If the current record matches the search criteria then we enter the DOW loop and store (F) the current value of the pointer. This is the current candidate as the first matching record. Next we check (G) to see if we are at the start of the list and if so we simply exit the loop. If not then the pointer is moved back to point at the prior entry. In other words, we keep moving back up the list either until we have reached the first element or we no longer have a matching search value.
When we exit the DOW loop we know that p_candidateEntry points to the first matching entry in the list. So it is copied into the record pointer p_currentCustomer (I) and we then loop through and display all of the matching elements in the list.
Dsply ( 'Data is now in Name sequence ...'); (A) DoU forever; // forever is an indicator with a value of *Off Dsply ( 'Search for' ) '' searchData; If searchData = 'exit'; Leave; EndIf; (B) searchData = %TrimR ( searchData ); // Trim trailing spaces compareLength = %Len( searchData ); // And capture length // Initiate the search (C) p_currentCustomer = bsearch( p_searchData : p_customers : count : %Size(customerAddr) : p_searchName ); // Did we find a hit? (D) If p_currentCustomer <> *null; Dsply ('Match found for ' + searchData ); // Locate first entry that matches the search string (E) DoW ( %Subst( customerAddr.name: 1: compareLength ) = searchData ); (F) p_candidateEntry = p_currentCustomer; (G) If p_currentCustomer <> p_customers; // At the start of the array ? // If not then move backwards one element p_currentCustomer -= %Size(customerAddr); // Move back one element Else; Leave; EndIf; EndDo; // First matching element's address is in p_candidateEntry // So now we can display all matching elements (H) p_currentCustomer = p_candidateEntry; // Set pointer to first match DoW %Subst( customerAddr.name: 1: compareLength ) = searchData; Dsply ( 'Name: ' + %TrimR(customerAddr.name) ); p_currentCustomer += %Size(customerAddr); // Move to next element EndDo; Else; (I) Dsply ( 'No match for ' + searchData ); EndIf; endDo;
Time now to take a quick look at the comparison function used by bsearch. As you can see (J) this is very similar to the one we used for qsort. The only real difference is that for qsort the parameters represent the two candidate elements – for bsearch the first is to the search string and the second to the candidate element. You may notice that I put a comment in to highlight that the routine accesses the global variable compareLength. Generally I try to avoid using globals in subprocedures and this is just to remind me that I have used one here. If you are wondering why I did not use %LEN(searchFor) instead of compareLength, it’s because I just felt that it just made the code look ugly and harder to understand. You may well feel differently.

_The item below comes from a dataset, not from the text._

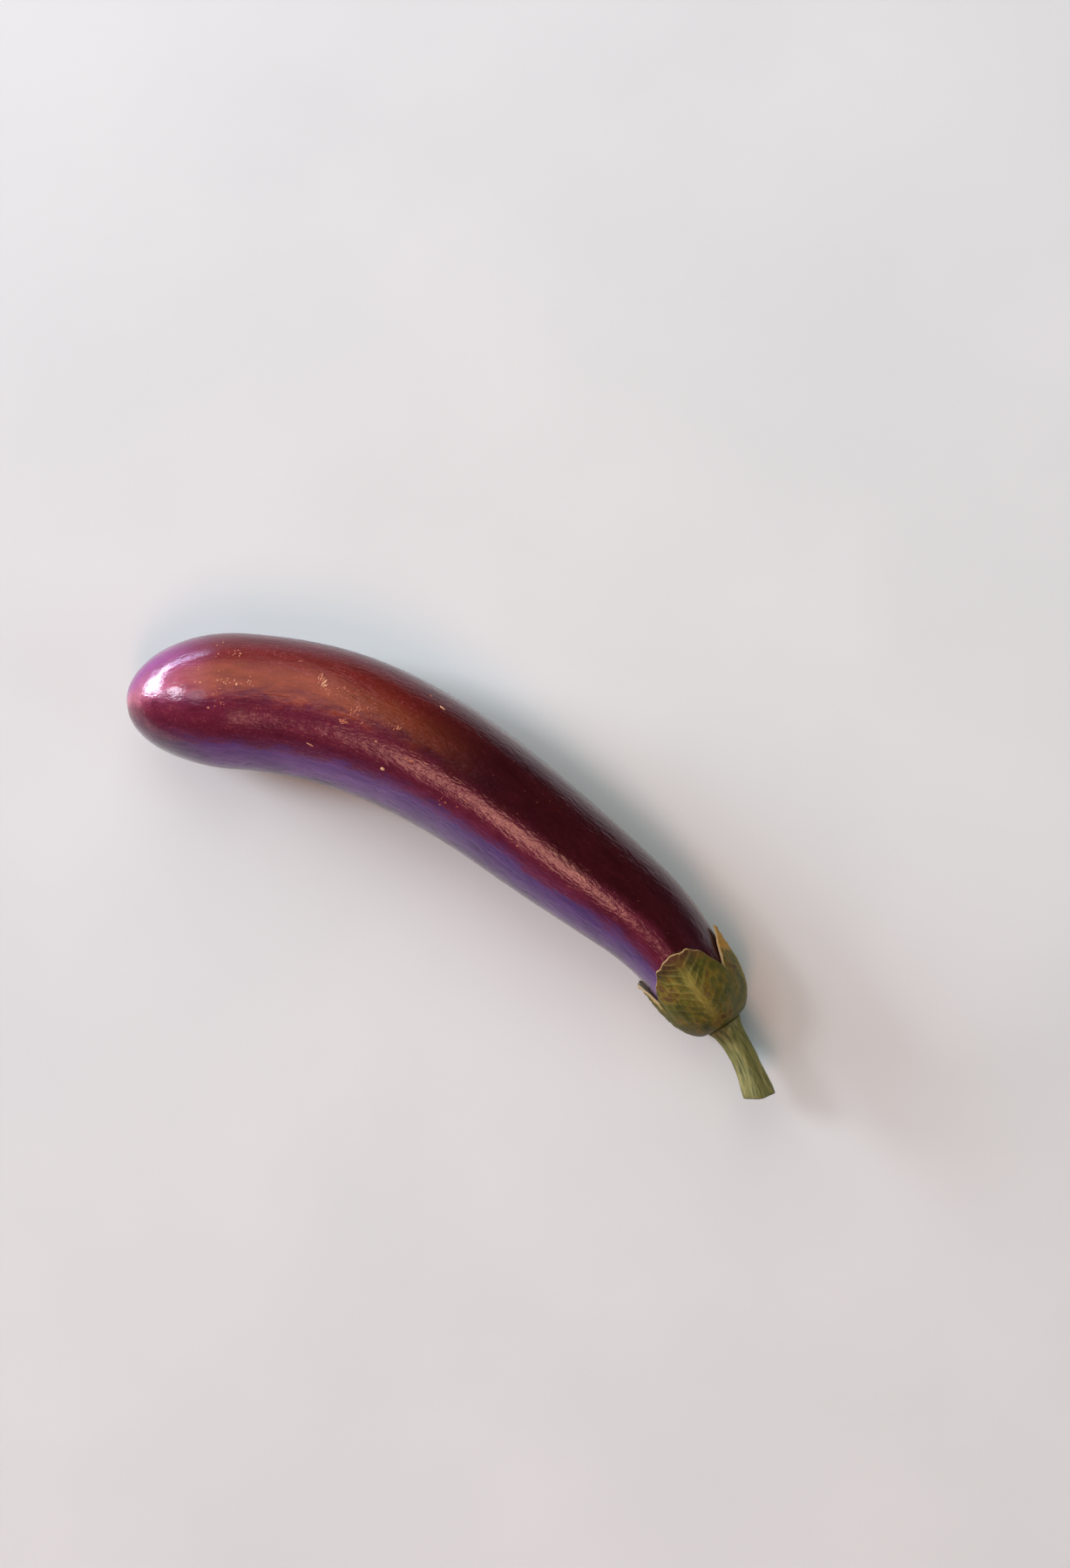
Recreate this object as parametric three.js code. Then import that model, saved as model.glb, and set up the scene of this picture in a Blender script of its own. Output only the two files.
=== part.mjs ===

The comparisons begin at (K) and basically follow the same pattern as with qsort. I should point out here that this is another instance where I break my own rules by having multiple RETURN operations. This is normally considered bad practice, but I feel that in this kind of situation it makes the operation and purpose of the code more obvious.
dcl-proc SearchName; // Search by name ( or portion of name ) // - Uses Global variable compareLength (J) dcl-pi *n Int(10); searchFor Like( searchData ); element LikeDS( customerAddr ); end-pi; (K) if searchFor > %Subst( element.name: 1: compareLength ); Return HIGH; elseif searchFor < %Subst( element.name: 1: compareLength ); Return LOW; else; Return EQUAL; endif;
Wrapping Up
When I teach this topic at conferences or in private classes, there are a couple of questions that I am frequently asked, so I thought I would just briefly address them here.
The first question is “Can I use this technique to perform a case-insensitive search?” The answer is “Yes” – providing, of course, that the sort was also done in a case-insensitive manner. There are two main ways to do it.
The first is to use %XLATE (or your API of choice) to unicase the comparison strings. So, for example, the comparison at (K) above could have been written as:
if %Xlate(lower: upper: searchFor) > %Xlate(lower: upper: %Subst( element.name: 1: compareLength ));
But to say this is ugly is to put it mildly. And of course it is very inefficient if you consider the number of times the translation is needed. My preferred approach is to unicase the data as the array is loaded. If I also need the original mixed-case values, for example for display/printing purposes, then I simply add an additional field for each of the required fields. I refer to the unicase versions for sorting and searching and the originals for display purposes.
The second question is “Can I use wildcard characters like in an SQL LIKE clause?” The answer to this one is a definite “No”. You can do partial searches as I have demonstrated in this tip — but they only work because if the whole field is in sequence then by definition the first n characters of the field are also in sequence — and that is the key requirement. Bsearch can only work if the data to be searched can be sequenced in the required order, and with a generic wildcard search that cannot be done.
I suppose if you worked at it you could perform an “ends in” search by reversing the strings and sorting them that way but that is way more work than it is worth I suspect and is not really what bsearch was designed for.
Another common question is whether qsort/bsearch can be used for arrays in descending sequence rather than ascending. The answer is “Yes” – you just have to remember to use LOW when it is high and HIGH when it is low – if you see what I mean! It would also be a really good idea to really heavily comment the code or those who follow you will be truly confused!